The light bulb went on when one day we discussed a protocol that aimed to measure pain interventions using new technology. I had read the protocol in advance, and had wondered how they would recruit a proportional number of Latino and Black individuals, given the proposed study design. I’d discussed my feedback with a colleague in advance, knowing that there is a bias against delivering proper pain medicine to those who are fat, or are people of color. I had my mother as an example. And I had a lifelong database of stories about what I consider medical malpractice.

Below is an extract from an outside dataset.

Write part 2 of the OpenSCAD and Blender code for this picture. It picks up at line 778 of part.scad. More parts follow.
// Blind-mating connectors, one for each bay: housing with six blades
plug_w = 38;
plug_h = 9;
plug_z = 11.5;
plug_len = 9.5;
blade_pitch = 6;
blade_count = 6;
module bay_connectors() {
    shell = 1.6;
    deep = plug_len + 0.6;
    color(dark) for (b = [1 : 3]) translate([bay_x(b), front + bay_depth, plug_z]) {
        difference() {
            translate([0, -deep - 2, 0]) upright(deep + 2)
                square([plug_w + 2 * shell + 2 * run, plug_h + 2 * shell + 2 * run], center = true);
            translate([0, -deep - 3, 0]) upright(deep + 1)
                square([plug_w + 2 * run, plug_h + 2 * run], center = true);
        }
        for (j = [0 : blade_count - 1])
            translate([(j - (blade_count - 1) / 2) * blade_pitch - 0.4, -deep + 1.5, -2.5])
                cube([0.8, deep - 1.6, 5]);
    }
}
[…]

Yet when I asked the question, “What are you doing to recruit non-English speakers, and other people who might benefit from your research?” I was met with a dismissive answer that pointed to their commitment to white fragility. “Oh, we are often told by our foreign colleagues that Americans are the worst at tolerating pain.” They give people a lot less pain medicine than we do.
It was an odd answer to me, and I tried to ask it again in a way that reflected the bias that I was aware was already in the research.
Again dismissed.
Crazy?
Yes, Kiese. It was completely crazy. Sitting there in the room with a group of visibly white researchers, I started to understand what he meant by Americans. He wasn’t talking about me, a bi-cultural Mexicana, and he wasn’t concerned about the ableism and racism of his study design. That review upset me initially. Nobody on the research team seemed to hear me when it came to my input. This was clearly a researcher who brought in more than his share of grant money for the university.
And yet, this design was set up to perpetuate the stereotypes that are already baked into the medical establishment, under-representing women, cultural minorities, and those with disabilities.
At first I was enraged, and at least one or two other colleagues empathized with me. Then I went numb, lulled into the complacency that so many others have developed through a kind of learned helplessness that develops especially at large, hierarchical institutions.
I’d seen many staff exhibit this complacency as I had begun my “first 6 months” tour of the university, when I wasn’t expected to deliver much in my new role. I was traversing the “lay of the land” and learning how things work.
Crazy.
I noticed the ways in which staff of color were placed in certain meetings, cluttering their calendars with activities which required them to slice their time more thinly than their white colleagues. I became aware of how my own space, located next to a busy conference room, was not conducive to focused work for me. My manager and director had offices with doors, and they were able to close out interruptions when necessary.
A person with ADHD is told not to disclose. And though I wanted to, I wanted to “write a lie” to avoid exposure.
Crazy.
When Mr. Laymon explains the practice of “Ode and Apology” at the end of his essay, it helps pull me into my own relationship of violence with my own body. The mean things I’ve said to myself after gorging on a half bag of chocolate chips, or a sleeve of Thin Mints. The ways in which I have run so many miles as punishment to atone for the perceived sins of my body. A body that wanted protection, not pain.
“It’s crazy what this nation does to our heads. It’s crazier than many of us who have the means still think our heads are undeserving of help.”
I’m grateful you have not (yet) died at the hands of a white doctor in America, Mr. Laymon. Clearly, it’s not for their lack of trying.